I'll take Uncle D's response anyday over yours. (Hi Uncle D if your H & I's common Uncle D).

Cousin P

Anonymous said...

Yeah, but Uncle D's approach hasn't explained those last two lines that your approach does. Any help there?

Tony

Heidi said...

I find it's a VERY good thing to have people like Cousin P and Uncle D in my life to keep me from swimming too long in waters too deep - not always a good place to be! Balance and lightness are important things in order to keep swimming in this river of life!

Coincidentally I finished a 20 page paper yesterday on humor in poetry!! (I share that to let you know I'm not ALWAYS morbid :-)

Tony, as to your mention of the last two lines, I'm afraid I can't help but continue to lean towards my sense of this. If we could leave out those last two lines I'd go for the riddle and the answer - makes complete sense.

My take remains that ED is so at one with nature that it doesn't "spook" at her appearance but rather actually greets her joyfully - and that her eye being misted is the mist of tears. Why tears in such a joyful scene? The only explanation I have is that she must some day leave the natural world.

But, like I said in my post, I'm not an English teacher, and poems are open to interpretation. There is not necessarily just one "correct" interpretation.

David Meyer said...

Thanks for your vote of confidence, Brother. What a blessing to have my own creative ideas appreciated so.

Who's H?

Anonymous said...

I´m much too late to help your daughter... But I might just contribute to lighten your thoughts, Heidi, as your friends and family venture to do here.

You talk of tears...
I have a very dear friend, and she only cries when people she love are praised by others to her or in her presence. Sad things leave her dry - though as sad as the rest of us. She has made a profound impact on my view on tears.

I think the writer of the poem is feeling the wonder of (the) nature, and as it all wells up inside her, the valves open. The tears puzzle her, that´s all.

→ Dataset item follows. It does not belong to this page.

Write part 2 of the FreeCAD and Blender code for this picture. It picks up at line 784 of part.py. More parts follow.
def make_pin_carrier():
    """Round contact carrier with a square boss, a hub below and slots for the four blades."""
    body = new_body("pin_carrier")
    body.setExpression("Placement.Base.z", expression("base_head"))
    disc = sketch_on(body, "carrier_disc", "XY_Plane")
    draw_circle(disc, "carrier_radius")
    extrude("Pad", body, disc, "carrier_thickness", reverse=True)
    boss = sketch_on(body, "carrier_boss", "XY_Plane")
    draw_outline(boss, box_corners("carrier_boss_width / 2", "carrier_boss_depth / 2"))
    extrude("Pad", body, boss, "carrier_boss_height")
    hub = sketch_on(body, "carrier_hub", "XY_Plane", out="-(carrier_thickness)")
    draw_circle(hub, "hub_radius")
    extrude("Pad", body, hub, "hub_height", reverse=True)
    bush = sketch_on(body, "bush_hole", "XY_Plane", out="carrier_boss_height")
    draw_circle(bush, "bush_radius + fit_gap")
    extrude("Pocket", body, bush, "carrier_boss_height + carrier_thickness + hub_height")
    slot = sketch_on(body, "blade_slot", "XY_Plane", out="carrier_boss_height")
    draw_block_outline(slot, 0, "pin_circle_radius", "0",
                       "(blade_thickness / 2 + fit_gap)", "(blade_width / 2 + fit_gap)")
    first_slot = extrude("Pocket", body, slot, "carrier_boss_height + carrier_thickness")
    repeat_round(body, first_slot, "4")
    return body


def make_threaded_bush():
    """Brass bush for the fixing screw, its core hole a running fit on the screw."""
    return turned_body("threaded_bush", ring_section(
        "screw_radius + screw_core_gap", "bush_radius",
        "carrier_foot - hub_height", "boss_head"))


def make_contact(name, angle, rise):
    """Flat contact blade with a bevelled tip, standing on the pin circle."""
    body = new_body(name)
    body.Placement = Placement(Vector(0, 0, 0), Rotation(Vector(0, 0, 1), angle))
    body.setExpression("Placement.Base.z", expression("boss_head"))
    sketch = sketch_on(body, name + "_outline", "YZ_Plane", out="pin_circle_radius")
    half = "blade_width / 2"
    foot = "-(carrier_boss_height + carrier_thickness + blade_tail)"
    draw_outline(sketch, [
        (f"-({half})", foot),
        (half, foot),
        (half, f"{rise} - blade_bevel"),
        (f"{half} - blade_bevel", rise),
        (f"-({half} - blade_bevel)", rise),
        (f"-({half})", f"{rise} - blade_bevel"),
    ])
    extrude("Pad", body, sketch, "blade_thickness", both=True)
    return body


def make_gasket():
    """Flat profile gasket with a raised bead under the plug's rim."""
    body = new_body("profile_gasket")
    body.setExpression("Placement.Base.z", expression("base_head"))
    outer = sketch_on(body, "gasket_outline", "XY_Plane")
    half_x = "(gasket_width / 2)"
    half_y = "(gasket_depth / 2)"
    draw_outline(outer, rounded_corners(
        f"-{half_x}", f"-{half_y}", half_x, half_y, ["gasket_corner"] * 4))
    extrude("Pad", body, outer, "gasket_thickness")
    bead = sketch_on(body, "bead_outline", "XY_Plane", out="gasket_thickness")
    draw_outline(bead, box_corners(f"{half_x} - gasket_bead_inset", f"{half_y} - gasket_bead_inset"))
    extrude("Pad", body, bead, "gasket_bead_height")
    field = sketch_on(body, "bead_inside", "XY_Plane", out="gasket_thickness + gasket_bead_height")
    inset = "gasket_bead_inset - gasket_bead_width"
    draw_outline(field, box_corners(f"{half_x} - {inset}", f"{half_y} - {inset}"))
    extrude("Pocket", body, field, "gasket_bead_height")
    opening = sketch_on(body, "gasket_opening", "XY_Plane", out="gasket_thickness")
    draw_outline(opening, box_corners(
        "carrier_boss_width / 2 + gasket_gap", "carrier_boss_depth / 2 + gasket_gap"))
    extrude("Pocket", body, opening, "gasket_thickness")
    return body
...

Plausible explanation, you think? Need another example? then, what about holding a -no your- newborn child? Now, if that will not bring on a happy flood, I don´t know what could. You´re not thinking of the babe´s inevitable immortality, heavens forbid!

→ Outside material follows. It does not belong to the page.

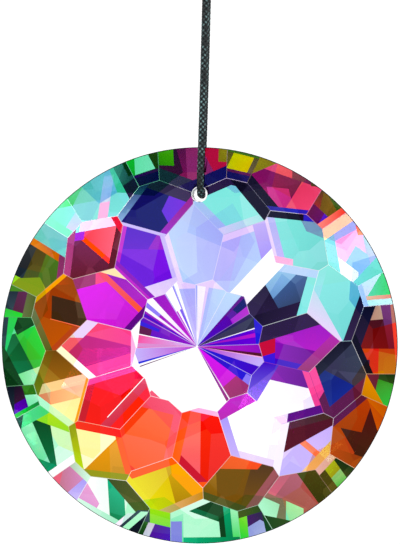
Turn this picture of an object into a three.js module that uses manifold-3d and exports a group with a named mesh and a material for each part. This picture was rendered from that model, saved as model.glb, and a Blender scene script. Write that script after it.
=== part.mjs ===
// Crystal suncatcher: a round, faceted crystal hung by a loop of braided cord.
//
// Millimetres, +Z up. The crystal's front looks along -Y. The origin is the point under the top
// of the cord's eye where a hook bears, and the crystal hangs plumb below it.

import * as THREE from 'three';
import { mergeVertices } from 'three/addons/utils/BufferGeometryUtils.js';
import Module from 'manifold-3d';

const wasm = await Module();
wasm.setup();

// ---------------------------------------------------------------- driving dimensions

const CRYSTAL_RADIUS = 37.5;
const HANG_TO_CENTRE = 91;      // from the hook's bearing point down to the middle of the crystal
const SECTORS = 12;             // the cut repeats this many times round the crystal
const FIRST_PETAL = -3;         // degrees clockwise from the top, seen from the front

// How far from the middle the corners of the facets lie. A "petal" corner lies on the middle line
// of a petal facet, and a "star" corner halfway between two petals.
const STAR_NOTCH = 11.5;        // petal line: where two facets of the star meet a petal
const PETAL_SHOULDER = 21.4;    // star line: where two petals and a shield meet
const PETAL_TIP = 26.7;         // petal line: where a petal and two shields meet
const RIM_KITE_FOOT = 28.8;     // petal line: where two shields and a rim kite meet
const RIM_FORK = 32;            // beside the star line: where shield, rim kite and wedge meet
const RIM_FORK_ANGLE = 3.6;     // degrees from the star line to that corner

// Steepness of the facets: how far each falls away for each millimetre out from the middle.
const STAR_SLOPE = 0.1;
const PETAL_SLOPE = 0.2;
const WEDGE_SLOPE = 0.45;
const GIRDLE = 1.4;             // thickness of the round edge at its thinnest
const WEDGE_STEPS = 4;          // straight steps in the round edge across a wedge
const KITE_SIDE_STEPS = 2;      // and between a wedge of the front and the next one of the back

const HOLE = { radius: 1.4, x: -0.3, above: 28.5, sides: 36 };   // drilled straight through

const CORD = { radius: 0.675, sides: 8, steps: 52, eyeSteps: 27 };
const KNOT = { wraps: 5, core: 1.6, height: 6.4, middle: -20, sides: 28, arcSteps: 5 };

// Where the middle of the cord runs, x, y, z. Down in front, through the hole and up behind:
const STRAND_ROUTE = [
  [0.0, -0.8, -23.9],
  [0.0, -2.2, -31.5],
  [0.0, -3.6, -39.5],
  [-0.02, -4.9, -47.0],
  [-0.05, -6.0, -53.3],
  [-0.08, -6.8, -57.6],
  [-0.1, -6.85, -60.0],
  [-0.1, -6.0, -61.7],
  [-0.1, -4.3, -62.42],
  [-0.1, -2.0, -62.5],
  [-0.1, 0.0, -62.5],
  [-0.12, 2.0, -62.5],
  [-0.2, 4.3, -62.42],
  [-0.28, 6.0, -61.7],
  [-0.32, 6.85, -60.0],
  [-0.3, 6.8, -57.6],
  [-0.2, 6.0, -53.3],
  [-0.07, 4.9, -47.0],
  [0.07, 3.6, -39.5],
  [0.2, 2.2, -31.5],
  [0.33, 0.8, -23.9],
];
// and the eye above the knot:
const EYE_ROUTE = [
  [-0.9, 0.0, -16.1],
  [-1.6, 0.0, -13.0],
  [-3.1, 0.0, -8.8],
  [-3.85, 0.0, -4.6],
  [-3.2, 0.0, -1.2],
  [-1.4, 0.0, 0.48],
  [0.0, 0.0, 0.675],
  [1.4, 0.0, 0.48],
  [3.2, 0.0, -1.2],
  [3.85, 0.0, -4.6],
  [3.1, 0.0, -8.8],
  [1.6, 0.0, -13.0],
  [0.9, 0.0, -16.1],
];

const radians = THREE.MathUtils.degToRad;
const HALF_SECTOR = Math.PI / SECTORS;

// ---------------------------------------------------------------- shared helpers

const material = (color, roughness, extra = {}) =>
  new THREE.MeshStandardMaterial({ color, roughness, metalness: 0, ...extra });

function named(name, geometry, look) {
  geometry.computeVertexNormals();
  const mesh = new THREE.Mesh(geometry, look);
  mesh.name = name;
  return mesh;
}

/** The geometry with only its positions left and shared corners merged. */
function bare(geometry) {
  const copy = geometry.clone();
  copy.deleteAttribute('normal');
  copy.deleteAttribute('uv');
  return mergeVertices(copy, 1e-4);
}

function solid(geometry) {
  const merged = bare(geometry);
  return new wasm.Manifold(new wasm.Mesh({
    numProp: 3,
    vertProperties: new Float32Array(merged.attributes.position.array),
    triVerts: new Uint32Array(merged.index.array),
  }));
}

function fromSolid(body) {
  const { vertProperties, triVerts } = body.getMesh();
  const geometry = new THREE.BufferGeometry();
  geometry.setAttribute('position', new THREE.BufferAttribute(new Float32Array(vertProperties), 3));
  geometry.setIndex(new THREE.BufferAttribute(new Uint32Array(triVerts), 1));
  return geometry;
}

// ---------------------------------------------------------------- the crystal's cut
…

I know I´m right (though there´s no right or wring here) :-)

Anonymous said...

Uh, I don´t like it when I´m wrong, but since non of you will correct me I have to say it myself. I was wrong. -About the tears of joy. I think...
I´ve had ED´s poem i my head all night, and only just now I got through it.
It seems to me now that the poem really is a puzzle after all. I thought in the lines of the flower solution of David Meyer. But why the tears? I realized that it could instead be "spring". And then the tears would actually have something to do with mortality, as spring passes away when summer comes...

?

Heidi said...

Wow! You've really taken this to heart, Nethe! Poems do that to me to - sit with me and roll around inside and stay with me.

I'm afraid I have to agree that it does have to do with sadness about mortality. Although I like your idea about tears of joy.

Certainly Emily Dickinson knew what she meant when she was writing this, but I believe once a poem is written it can have many different meanings depending on who is reading it.

When you first commented on my blog last year, you suggested I do some writing. Well, I am currently writing a book on math and poetry. I'm trying to make math less a fearful thing by showing that it is really like poetry, but what I have to get past first is that many people have nearly as much fear of poetry as they do of math.

I'm trying to express in my book that poetry and math are both FOR us; they are for our use - not to intimidate us. I came across a poem by musician John Cage in my research that I think illustrates this.

I have nothing to say
and I am saying it
and that is poetry
as I needed it.

There are many poems that provide for me what I need, even though I'm sure the feeling they create in me is not what the author intended!